Go through the listing and pick out each line with the word "update" in it.
*** DATA FOR THE TASK
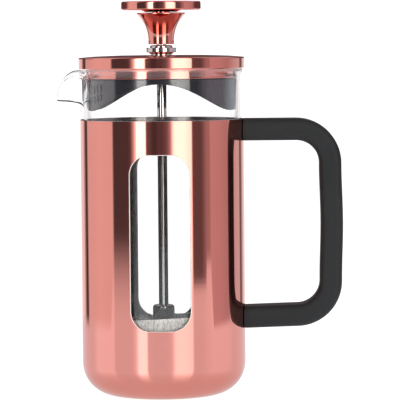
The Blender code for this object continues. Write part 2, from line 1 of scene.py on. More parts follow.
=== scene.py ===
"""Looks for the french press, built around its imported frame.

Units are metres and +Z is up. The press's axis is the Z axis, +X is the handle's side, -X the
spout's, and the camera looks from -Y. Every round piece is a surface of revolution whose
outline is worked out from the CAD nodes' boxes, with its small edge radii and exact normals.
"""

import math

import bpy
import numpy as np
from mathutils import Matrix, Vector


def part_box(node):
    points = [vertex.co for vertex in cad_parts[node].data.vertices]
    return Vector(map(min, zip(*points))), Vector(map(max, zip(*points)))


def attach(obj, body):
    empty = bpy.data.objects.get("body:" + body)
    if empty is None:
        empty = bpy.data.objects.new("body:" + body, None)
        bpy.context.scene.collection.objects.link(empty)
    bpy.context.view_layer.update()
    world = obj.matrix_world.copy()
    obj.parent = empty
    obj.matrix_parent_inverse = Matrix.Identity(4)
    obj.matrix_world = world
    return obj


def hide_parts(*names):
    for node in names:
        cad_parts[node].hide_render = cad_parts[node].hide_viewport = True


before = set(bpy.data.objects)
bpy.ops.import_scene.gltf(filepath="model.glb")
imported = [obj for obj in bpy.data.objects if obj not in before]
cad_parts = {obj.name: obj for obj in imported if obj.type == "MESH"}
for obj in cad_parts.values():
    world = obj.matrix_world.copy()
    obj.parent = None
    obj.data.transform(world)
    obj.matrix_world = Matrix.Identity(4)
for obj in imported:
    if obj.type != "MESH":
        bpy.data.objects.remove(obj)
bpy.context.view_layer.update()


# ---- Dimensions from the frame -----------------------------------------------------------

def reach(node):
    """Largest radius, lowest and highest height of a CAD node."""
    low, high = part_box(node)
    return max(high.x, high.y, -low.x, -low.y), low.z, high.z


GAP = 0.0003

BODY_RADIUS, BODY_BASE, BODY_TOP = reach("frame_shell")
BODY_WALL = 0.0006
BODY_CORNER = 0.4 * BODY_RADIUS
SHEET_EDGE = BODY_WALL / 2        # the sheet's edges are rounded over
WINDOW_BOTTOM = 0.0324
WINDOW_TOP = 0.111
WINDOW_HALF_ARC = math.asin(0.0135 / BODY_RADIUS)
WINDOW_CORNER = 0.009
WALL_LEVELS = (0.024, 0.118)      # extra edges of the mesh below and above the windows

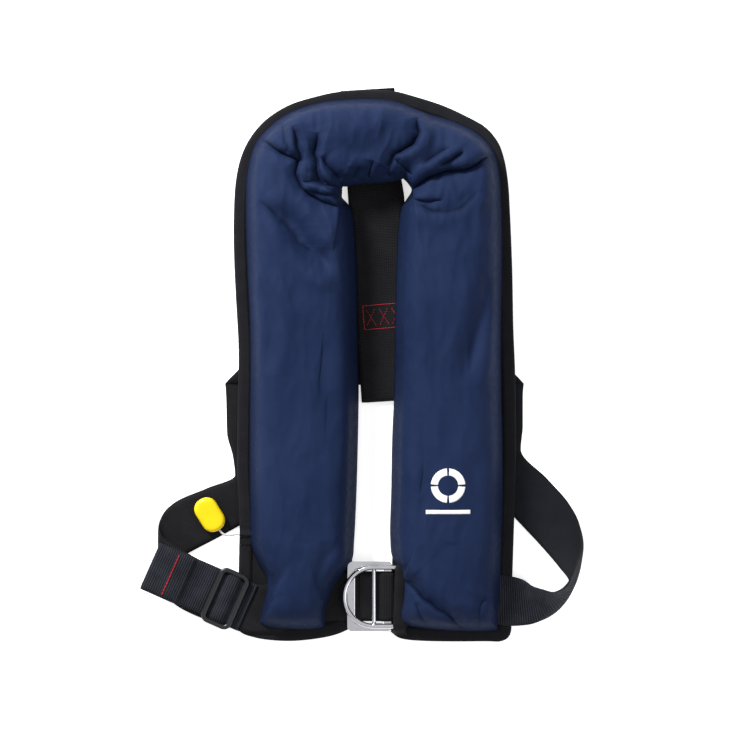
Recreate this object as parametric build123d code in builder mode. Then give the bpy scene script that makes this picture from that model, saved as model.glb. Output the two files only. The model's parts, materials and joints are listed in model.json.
******
## WRITTEN SOLUTION:
    bpy.context.view_layer.update()
bpy.context.view_layer.update()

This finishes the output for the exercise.